The Obama administration brought on Bromwich, an attorney and former Justice Department official with a history of probing troubled public agencies like the Houston Police Department’s crime lab, to overhaul the scandal-plagued drilling agency that was notoriously cozy with the oil industry.

The same agency—then called the Minerals Management Service—that was responsible for promoting offshore development and collecting the billions in revenues also was tasked with environmental and safety regulation.

So Browmich oversaw the dismantling of the the old model and set about creating separate agencies called the Bureau of Ocean Energy Management and the Bureau of Safety and Environmental Enforcement. Revenue collection was moved elsewhere in Interior too.
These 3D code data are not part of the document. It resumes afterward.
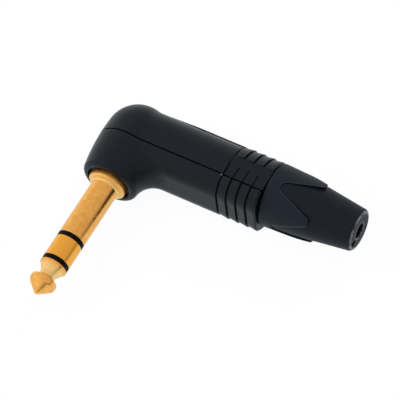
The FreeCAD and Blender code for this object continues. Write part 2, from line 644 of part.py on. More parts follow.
def plug_tip():
    """Tip contact: rounded point, bulb, neck and land, on a rod riveted over its tag."""
    cone = math.radians(TIP_CONE_DEG)
    bulb = FINGER_R - TIP_BULB_SINK
    neck = TIP_NECK_D / 2
    nose_y = TIP_ROUND * (1 - math.sin(cone))
    nose_r = TIP_ROUND * math.cos(cone)
    bulb_from = nose_y + (bulb - nose_r) / math.tan(cone)
    neck_from = TIP_NECK_AT - TIP_NECK_LENGTH / 2
    neck_to = TIP_NECK_AT + TIP_NECK_LENGTH / 2
    half = TIP_ROUND * (1 - math.sin((cone + math.pi / 2) / 2))
    half_r = TIP_ROUND * math.cos((cone + math.pi / 2) / 2)
    rivet = ROD_R + RIVET_RIM

    def at(back, radius):
        return Vector(radius, back - FINGER_LENGTH, 0)

    tag_back = FINGER_LENGTH + TIP_TAG_TOP
    corners = [
        (nose_y, nose_r), (bulb_from, bulb), (TIP_BULB_BACK, bulb), (neck_from, neck), (neck_to, neck),
        (TIP_LENGTH - TIP_LAND, FINGER_R - TIP_STEP), (TIP_LENGTH - TIP_LAND, FINGER_R),
        (TIP_LENGTH - CONTACT_EDGE, FINGER_R),
        (TIP_LENGTH, FINGER_R - CONTACT_EDGE), (TIP_LENGTH, ROD_R), (tag_back, ROD_R),
        (tag_back, rivet), (tag_back + RIVET_HIGH, ROD_R), (tag_back + RIVET_HIGH, 0), (0, 0),
    ]
    edges = [line(at(*a), at(*b)) for a, b in zip(corners, corners[1:])]
    edges.append(arc(at(0, 0), at(half, half_r), at(nose_y, nose_r)))
    tip = profile_face(edges).revolve(Vector(0, 0, 0), Vector(0, 1, 0), 360)

    def circles(radius, places):
        found = []
        for edge in tip.Edges:
            box = edge.BoundBox
            back = box.Center.y + FINGER_LENGTH
            flat = box.YLength < TOUCH and abs(box.ZLength - 2 * radius) < TOUCH
            if flat and any(abs(back - place) < TOUCH for place in places):
                found.append(edge)
        return found

    tip = tip.makeFillet(TIP_BULB_ROUND, circles(bulb, [bulb_from]))
    tip = tip.makeFillet(TIP_BULB_BACK_ROUND, circles(bulb, [TIP_BULB_BACK]))
    return tip.makeFillet(TIP_NECK_ROUND, circles(neck, [neck_from, neck_to]))


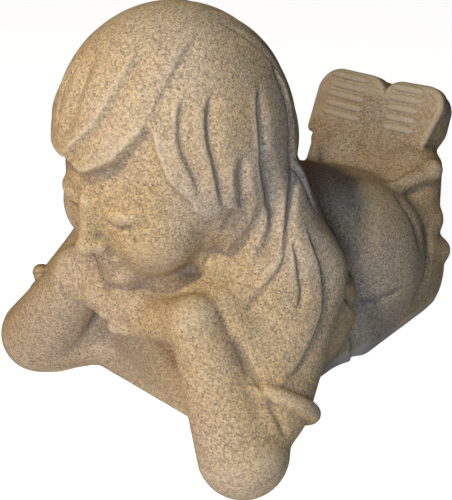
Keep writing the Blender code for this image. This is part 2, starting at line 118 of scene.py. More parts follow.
class Slab:
    # a block with rounded edges
    def __init__(self, centre, half, rounding, turn=None):
        self.centre, self.half, self.rounding = np.array(centre, float), np.array(half, float), rounding
        self.turn = np.array(turn or Matrix.Identity(3), float)
        self.reach = np.linalg.norm(self.half)

    def depth(self, points):
        away = np.abs((points - self.centre) @ self.turn) - self.half + self.rounding
        outside = np.linalg.norm(np.maximum(away, 0), axis=1)
        return outside + np.minimum(away.max(axis=1), 0) - self.rounding

    def block(self, bm):
        bmesh.ops.create_cube(bm, size=2, matrix=placed(self.centre, self.turn, self.half))


class Plate(Slab):
    # a sole: round corners at the toe, nearly square at the heel, and wider towards the toe
    heelCorner = 0.03

    def __init__(self, centre, half, corner, taper, rounding, turn=None):
        super().__init__(centre, half, rounding, turn)
        self.corner, self.taper = corner, taper

    def depth(self, points):
        local = (points - self.centre) @ self.turn
        toe = np.clip(local[:, 2] / self.half[2], -1, 1)
        corner = self.heelCorner + (self.corner - self.heelCorner) * ease(toe + 0.5)
        away = np.abs(local) - self.half
        away[:, 0] -= self.taper * toe
        across = away[:, (0, 2)] + corner[:, None]
        outside = np.linalg.norm(np.maximum(across, 0), axis=1)
        flat = outside + np.minimum(across.max(axis=1), 0) - corner
        away = np.stack([flat, away[:, 1]], axis=1) + self.rounding
        outside = np.linalg.norm(np.maximum(away, 0), axis=1)
        return outside + np.minimum(away.max(axis=1), 0) - self.rounding


class Ring:
    # a rolled edge round a limb, started as a circle of beads
    def __init__(self, centre, axis, radius, thickness):
        self.centre, self.axis = np.array(centre, float), np.array(Vector(axis).normalized(), float)
        self.radius, self.thickness = radius, thickness
        self.reach = radius + thickness

    def depth(self, points):
        local = points - self.centre
        along = local @ self.axis
        out = np.sqrt(np.maximum((local**2).sum(axis=1) - along**2, 0)) - self.radius
        return np.hypot(along, out) - self.thickness

    def block(self, bm):
        turn = Vector(self.axis).to_track_quat("Z", "Y").to_matrix().to_4x4()
        place = Matrix.Translation(self.centre) @ turn
        beads = 24
        for step in range(beads):
            spin = Matrix.Rotation(step * math.tau / beads, 4, "Z")
            bead = place @ spin @ Matrix.Translation((self.radius, 0, 0))
            bmesh.ops.create_icosphere(bm, subdivisions=2, radius=self.thickness * 1.2, matrix=bead)


def melt(one, other, width):
    # joins two depths with a fillet of that width
    overlap = np.maximum(width - np.abs(one - other), 0) / width
    return np.minimum(one, other) - overlap**2 * width / 4


# Body. Each part yields its lumps with the width of the fillet that melts them into the rest

# The child's joints, given on its left side. Each wrist has a place of its own
figure = dict(
    elbow=(0.618, 0.0, 0.15),
    rightWrist=(0.30, 0.03, 0.57),
    leftWrist=(0.36, 0.03, 0.60),
    shoulder=(0.43, 0.52, 0.62),
    cuff=(0.605, 0.165, 0.28),
    hip=(0.22, 1.34, 0.25),
    knee=(0.23, 1.65, 0.20),
    ankle=(0.20, 1.77, 0.60),
)
joints = (Vector(place) for place in figure.values())
elbow, rightWrist, leftWrist, shoulder, cuff, hip, knee, ankle = joints


def torso():
    # ribs and belly, and the block that they lie on
    yield Ball((0, 0.54, 0.38), (0.46, 0.38, 0.40)), 0.1
    yield Ball((0, 0.92, 0.22), (0.42, 0.55, 0.36)), 0.1
    yield Slab((0, 0.90, 0.08), (0.435, 0.765, 0.20), 0.16), 0.1
    yield Slab((0, 1.33, 0.09), (0.485, 0.48, 0.21), 0.20), 0.1
    # chest, up to the neck and the hands
    yield Ball((0, 0.32, 0.46), (0.32, 0.26, 0.24)), 0.08
    yield Ball((0, 0.27, 0.30), (0.40, 0.19, 0.27)), 0.06
    for side in (left, right):
        inner, outer = mirrored((0.10, 0.20, 0.54), side), mirrored((0.38, 0.28, 0.60), side)
        yield Limb(inner, outer, 0.12, 0.13), 0.06
    yield Limb((0.0, 0.12, 0.58), (0.33, 0.17, 0.615), 0.09, 0.09), 0.04
    for side in (left, right):
        yield Ball(mirrored((0.39, 0.66, 0.40), side), (0.20, 0.24, 0.30)), 0.12    # side of the chest


# Hem flutes of the smock round each thigh: radius at the middle, radius at the ends, three places
hemFolds = (
    (0.044, 0.03, (0.24, 1.50, 0.60), (0.34, 1.72, 0.665), (0.26, 1.86, 0.64)),
    (0.070, 0.04, (0.29, 1.52, 0.48), (0.335, 1.73, 0.39), (0.24, 1.82, 0.34)),
    (0.055, 0.04, (0.38, 1.53, 0.36), (0.41, 1.73, 0.24), (0.30, 1.82, 0.20)),
)


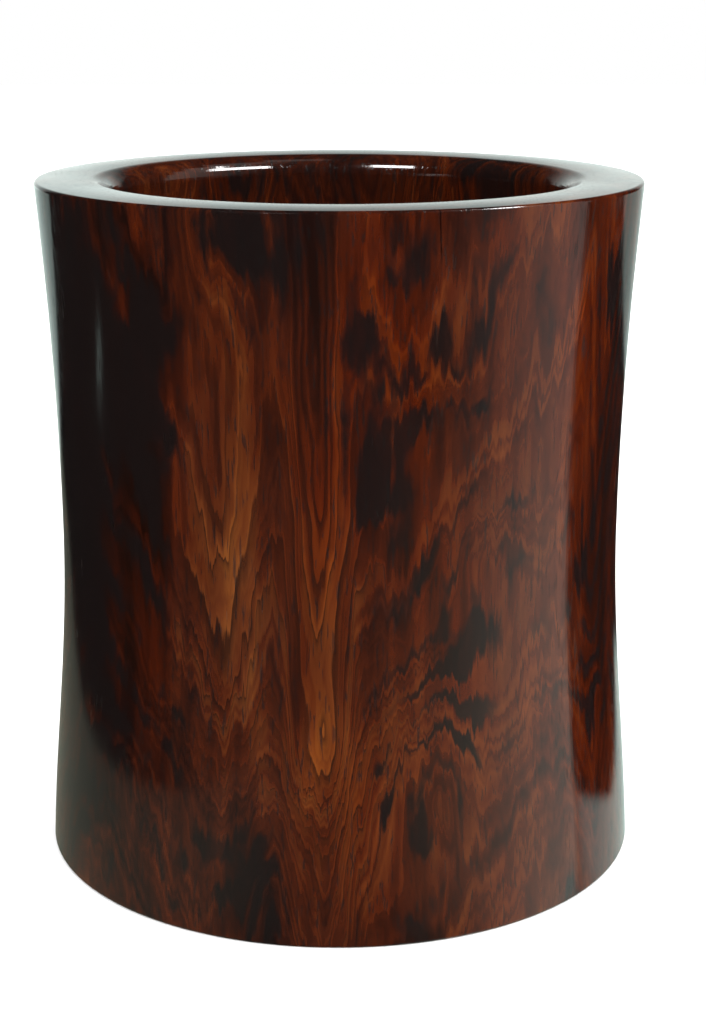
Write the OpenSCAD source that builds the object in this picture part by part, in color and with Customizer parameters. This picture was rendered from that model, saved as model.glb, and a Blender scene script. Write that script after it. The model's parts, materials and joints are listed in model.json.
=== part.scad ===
// Waisted brush pot turned from one log of rosewood.
// The log is bored right through to leave a thick wall. A slice of the same log is let into a
// rebate under the wall as the floor, and the pith at the middle of that slice, which would
// check as it dries, is bored out and closed with a tapered plug.
// Millimetres, +Z up, origin at the middle of the foot.

/* [Body] */
// Height from the foot to the rim
height = 200; // [120:1:260]
// Outside diameter at the rim
rim_d = 175.5; // [168:0.5:190]
// Outside diameter at the waist, where the body is slimmest
waist_d = 166; // [160:1:172]
// Outside diameter at the foot
foot_d = 178; // [172:1:190]
// Height of the waist, as a share of the whole height
waist_share = 0.485; // [0.35:0.005:0.65]
// How far the flare above the waist runs towards an S bend
rim_sweep = 40; // [20:5:150]
// How far the flare below the waist runs towards an S bend
foot_sweep = 149; // [20:1:150]

/* [Rim and foot edges] */
// Rounding of the rim's outer edge
rim_edge_r = 1; // [0.4:0.1:2]
// How far the rim's top falls away, in a low crown, from its middle to each edge
rim_fall = 0.25; // [0.05:0.05:0.6]
// Rounding of the rim's inner edge, over which the brushes lean
lip_r = 6; // [1:0.5:8]
// Rounding of the foot's outer edge
foot_edge_r = 1; // [0.4:0.1:2]

/* [Well] */
// Diameter of the well that holds the brushes
well_d = 132; // [110:1:144]
// Height of the well's floor above the foot
floor_z = 16; // [14:1:24]

/* [Base] */
// Diameter of the rebate that the base disc is let into
rebate_d = 150; // [146:1:154]
// How far the base disc's underside stands above the foot
recess = 6; // [3:1:8]
// Gap for glue round the base disc
glue_line = 0.1; // [0.05:0.05:0.3]
// Width of the small chamfers at the joints
chamfer = 0.6; // [0.3:0.1:1]

/* [Plug] */
// Diameter of the pith plug at the well's floor
plug_top_d = 30; // [16:1:44]
// Diameter of the pith plug at the underside
plug_under_d = 33; // [20:1:48]

/* [Hidden] */

$fn = 180;
flare_steps = 24;
edge_steps = 8;
crown_steps = 12;
waist_z = height * waist_share;
base_t = floor_z - recess;
disc_r = rebate_d / 2 - glue_line;
crown_r = well_d / 2 + lip_r;
rim_half = (rim_d / 2 - rim_edge_r - crown_r) / 2;
rim_slope = atan(2 * rim_fall / rim_half);

// Rises from 0 at the waist (s = 0) to 1 at the end of a flare (s = 1). A small sweep gives a
// plain bow, and a sweep towards 180 eases out again at the end.
function flare(s, sweep) = (1 - cos(sweep * s)) / (1 - cos(sweep));

// Outside radius of the body at height z
function body_r(z) =
    z > waist_z
    ? waist_d / 2 + (rim_d - waist_d) / 2 * flare((z - waist_z) / (height - waist_z), rim_sweep)
    : waist_d / 2 + (foot_d - waist_d) / 2 * flare((waist_z - z) / waist_z, foot_sweep);

// Points along an arc of radius r about the centre c, from angle a to angle b
function arc(c, r, a, b) =
    [for (i = [0 : edge_steps]) let (t = a + (b - a) * i / edge_steps) c + r * [cos(t), sin(t)]];

// Points up the outside of the body, between the foot's edge and the rim's edge
function side(z0, z1) =
    [for (i = [1 : 2 * flare_steps - 1])
        let (z = z0 + (z1 - z0) * i / (2 * flare_steps)) [body_r(z), z]];

// Points across the crown of the rim, from radius r0 at its outer edge in to radius r1
function crown(r0, r1) =
    [for (i = [1 : crown_steps - 1])
        let (s = 1 - 2 * i / crown_steps)
        [(r0 + r1) / 2 + (r0 - r1) / 2 * s, height - rim_fall * s * s]];

// Half section of the wall, as [radius, height]
module wall_section() {
    foot_z = foot_edge_r;
    rim_z = height - rim_fall - rim_edge_r * cos(rim_slope);
    rim_x = body_r(rim_z) - rim_edge_r;
    lip_z = height - rim_fall - lip_r * cos(rim_slope);
    polygon(concat(
        arc([body_r(foot_z) - foot_edge_r, foot_z], foot_edge_r, -90, 0),
        side(foot_z, rim_z),
        arc([rim_x, rim_z], rim_edge_r, 0, 90 - rim_slope),
        crown(rim_x + rim_edge_r * sin(rim_slope), crown_r - lip_r * sin(rim_slope)),
        arc([crown_r, lip_z], lip_r, 90 + rim_slope, 180),
        [
            [well_d / 2, floor_z],
            [rebate_d / 2, floor_z],
            [rebate_d / 2, chamfer],
            [rebate_d / 2 + chamfer, 0]
        ]
    ));
}

// Plug hole through the base disc, wider at the underside so that the plug wedges as it is
// driven up. It runs a little past both faces along the same taper.
module plug_taper(past = 0) {
    slope = (plug_under_d - plug_top_d) / 2 / base_t;
    translate([0, 0, recess - past])
        cylinder(h = base_t + 2 * past, r1 = plug_under_d / 2 + slope * past,
                 r2 = plug_top_d / 2 - slope * past);
}

module pot_wall() {
    color("#4a1d10") rotate_extrude() wall_section();
}

module base_disc() {
    color("#3c1a11") difference() {
        rotate_extrude() polygon([
            [0, recess],
            [disc_r - chamfer, recess],
            [disc_r, recess + chamfer],
            [disc_r, floor_z],
            [0, floor_z]
        ]);
        plug_taper(past = 1);
    }
}

module pith_plug() {
    color("#5a2815") plug_taper();
}

pot_wall();
base_disc();
pith_plug();
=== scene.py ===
"""A waisted rosewood brush pot, put together as its maker would: the wall is turned and polished,
the base disc is let in from below, and the tapered pith plug is driven into the disc."""
import json
import math

import bpy
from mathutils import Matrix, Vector


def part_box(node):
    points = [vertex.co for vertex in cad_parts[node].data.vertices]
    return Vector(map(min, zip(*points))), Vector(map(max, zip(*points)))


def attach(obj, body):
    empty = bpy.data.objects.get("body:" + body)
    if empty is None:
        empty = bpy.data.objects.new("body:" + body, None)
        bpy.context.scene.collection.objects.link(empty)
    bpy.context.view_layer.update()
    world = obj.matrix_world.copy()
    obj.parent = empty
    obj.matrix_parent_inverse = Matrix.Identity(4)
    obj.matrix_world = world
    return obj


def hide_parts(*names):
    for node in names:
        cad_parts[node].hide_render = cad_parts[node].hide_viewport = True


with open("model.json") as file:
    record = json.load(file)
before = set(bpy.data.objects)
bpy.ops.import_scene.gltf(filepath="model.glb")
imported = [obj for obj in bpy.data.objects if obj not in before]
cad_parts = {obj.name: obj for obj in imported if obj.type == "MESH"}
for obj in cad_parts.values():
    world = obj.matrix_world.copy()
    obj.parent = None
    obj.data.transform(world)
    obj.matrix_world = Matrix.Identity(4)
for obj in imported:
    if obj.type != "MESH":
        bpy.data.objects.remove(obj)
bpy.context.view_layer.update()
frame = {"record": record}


# ---- The wall -----------------------------------------------------------------------------
# One length of rosewood log, bored through and turned to a waist, then sanded and waxed until
# it shines. It is hand work, so it isn't quite round, and the wood has moved a little since.

mm = 0.001
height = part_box("pot_wall")[1][2]
well_mount = next(m for m in frame["record"]["mounts"] if m["name"] == "well")
well_r = well_mount["dims"]["r_mm"] * mm
floor_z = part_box("base_disc")[1][2]
rim_r = 87.75 * mm
waist_r = 83 * mm
foot_r = 89 * mm
waist_z = 0.485 * height
sweep_above = math.radians(40)
sweep_below = math.radians(149)
rebate_r = 75 * mm
edge_r = 1 * mm
lip_r = 6 * mm
rim_fall = 0.25 * mm
joint_chamfer = 0.6 * mm
wall_steps_round = 440
wall_out_of_round = 0.06 * mm
wall_hand_marks = 0.05 * mm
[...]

“I think the new regulations made a difference. I think the additional resources that have been provided to the Interior agencies have made a difference. I think the organizational reforms in conjunction with the resource augmentation and the ability of the separate agencies to focus on more narrowly defined and less internally conflicted missions make a difference,” Bromwich said.

“And I think the fact that everybody, the industry and government, lived through this awful experience in 2010 makes it less likely that it will happen again,” he said.

But Bromwich is concerned that while Interior has issued various regulations in the wake of the spill, most recently draft rules floated last week that toughen design standards for subsea “blowout preventers, Congress has not put any of the tougher regulatory mandates into law.

“Congress has been MIA on these issues,” he said.

The lack of new offshore safety laws could become a lot more important after Obama leaves office.

Republicans running for president have uniformly blasted what they call Obama administration over-regulation. And while the offshore drilling rules have not been received as much attention as the EPA’s climate regulations, Bromwich fears they could face danger.

“There are plenty of ways to undermine the new regulatory regime even short of modifying the rules. You can deprive it of money, or you can put other limitations on it,” he said. “I do have some significant concerns that in a kind of a deregulatory frenzy people will begin to tinker with a system that does appear to be working pretty smoothly right now.”

Bromwich noted that there hasn’t been another disaster since Deepwater Horizon, while the industry appears comfortable with the current regime and the high amount of activity in the Gulf, despite the drop in prices. “I don’t think there is any evidence that the current system for offshore drilling regulation is broken. And so I think any attempts to fix what’s not broken would be pure ideological troublemaking,” he said.

Looking ahead, Bromwich said Interior needs to maintain its focus as industry practices for the hugely complex task of tapping oil in deep gulf waters continue to evolve.

“I think what Interior needs to continue to worry about is are they keeping up with current developments in the industry,” he said. “The continuing challenge is to have a regulatory structure that is dynamic enough to keep up with those technological developments.”

Bromwich, who left Interior at the end of 2011, had his share of battles with the industry and GOP lawmakers during his tenure. But five years after Deepwater Horizon, he said the outcome of the response to the disaster has been positive.

“The most important lesson is that in a time of crisis, when there has been a catastrophic accident, the Deepwater Horizon shows that with goodwill on both the industry and the government side you can pave a path forward and really improve things,” he said.

“You had really an unforeseen crisis not well prepared for, not well handled in the early stages, but the consequences of it, the results of it were a much safer and environmentally sound working environment in both exploration and production offshore,” Bromwich said. “The world has changed in a very significant way and one that the public should take greater confidence that the risks of that kind of accident have been significantly reduced.”